The fair value of the 20% noncontrolling interest of $6.0 million in PRG was estimated by applying a market approach. This fair value measurement is based on significant inputs not observable in the market (Level 3 inputs). The fair value estimates are based on assumed financial multiples of companies deemed similar to PRG, and assumed adjustments because of the lack of control or lack of marketability that market participants would consider when estimating fair value of the noncontrolling interest in PRG.

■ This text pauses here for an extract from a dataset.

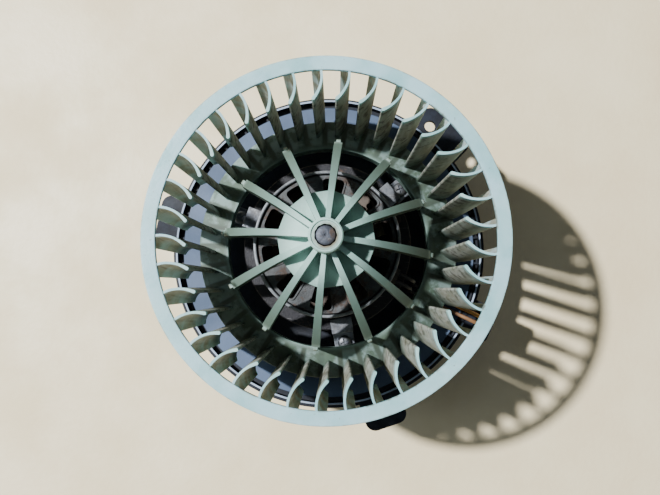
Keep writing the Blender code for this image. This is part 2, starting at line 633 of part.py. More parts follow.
def wheel_hub(mat):
    """Boss, twelve-sided disc, ribs and the collar that the ribs stand on."""
    profile = [(HUB_BORE_RADIUS, HUB_TOP_Z - HUB_STEP_DEPTH),
               (HUB_STEP_RADIUS, HUB_TOP_Z - HUB_STEP_DEPTH),
               (HUB_STEP_RADIUS, HUB_TOP_Z),
               (HUB_RADIUS - HUB_STEP_DEPTH, HUB_TOP_Z),
               (HUB_RADIUS, HUB_TOP_Z - HUB_STEP_DEPTH),
               (HUB_RADIUS, HUB_BOTTOM_Z),
               (HUB_BORE_RADIUS, HUB_BOTTOM_Z)]
    hub = turned("wheel_hub", profile, MEDIUM_STEPS, mat)
    boolean(hub, copies_round("ribs", rib, evenly(RIB_COUNT, RIB_FIRST_ANGLE)), "UNION")
    boolean(hub, disc("disc"), "UNION")
    collar = ring("collar", LIP_RADIUS, COLLAR_OUTER_RADIUS,
                  COLLAR_BOTTOM_Z, LIP_Z, LARGE_STEPS)
    boolean(hub, collar, "UNION")
    return hub


def disc(name):
    """Slightly coned disc with a straight edge between each pair of ribs, open at the boss."""
    corner_radius = DISC_RADIUS / cos(pi / RIB_COUNT)
    profile = [(HUB_MIDDLE_RADIUS, DISC_CENTRE_Z),
               (corner_radius, DISC_EDGE_Z),
               (corner_radius, DISC_EDGE_Z - DISC_THICKNESS),
               (HUB_MIDDLE_RADIUS, DISC_CENTRE_Z - DISC_THICKNESS)]
    plate = turned(name, profile, RIB_COUNT)
    plate.rotation_euler.z = RIB_FIRST_ANGLE
    return plate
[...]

The purchase and sale agreement also included an option for the Company to acquire the remaining 20% interest in PRG exercisable in 2015 for a period of one year, with a one year extension (the “Initial Exercise Period”). If the Company does not acquire the remaining 20% of PRG pursuant to its call option during the Initial Exercise Period, PRG has an option to purchase the Company's 80% interest in PRG. The exercise price is based on a multiple of EBITDA as defined in the purchase and sale agreement.

The following summarizes the preliminary estimated fair values of the identifiable assets acquired and liabilities assumed at the acquisition date (in thousands). The estimates of fair value of identifiable assets acquired and liabilities assumed are preliminary, pending completion of the valuation, thus are subject to revisions which may result in adjustments to the values presented below.

   Preliminary Estimates of Acquisition Date Fair Value
Cash $ 2,202
Accounts Receivable   16,475
Property, plant and equipment   322
Other assets   847
Customer relationships   9,300
Trade name   6,400
Goodwill   7,295
     42,841
     
Accounts payable   1,519
Accrued expenses   1,967
Deferred tax liability   3,690
Deferred revenue   660
Line of credit   570
Other   1,562
    9,968
     
Noncontrolling interest   6,000
     
 Total purchase price $ 26,873
     

The goodwill recognized from the PRG acquisition is attributable primarily to the assembled workforce of PRG, expected synergies, and other factors. None of the goodwill is deductible for income tax purposes. The operating results of PRG are reported within the International BPO segment from the date of acquisition.

The acquired businesses contributed revenues of $25.4 million and $50.4 million and income from operations of $1.5 million and $3.7 million to the Company for the three and nine months ended September 30, 2011, respectively.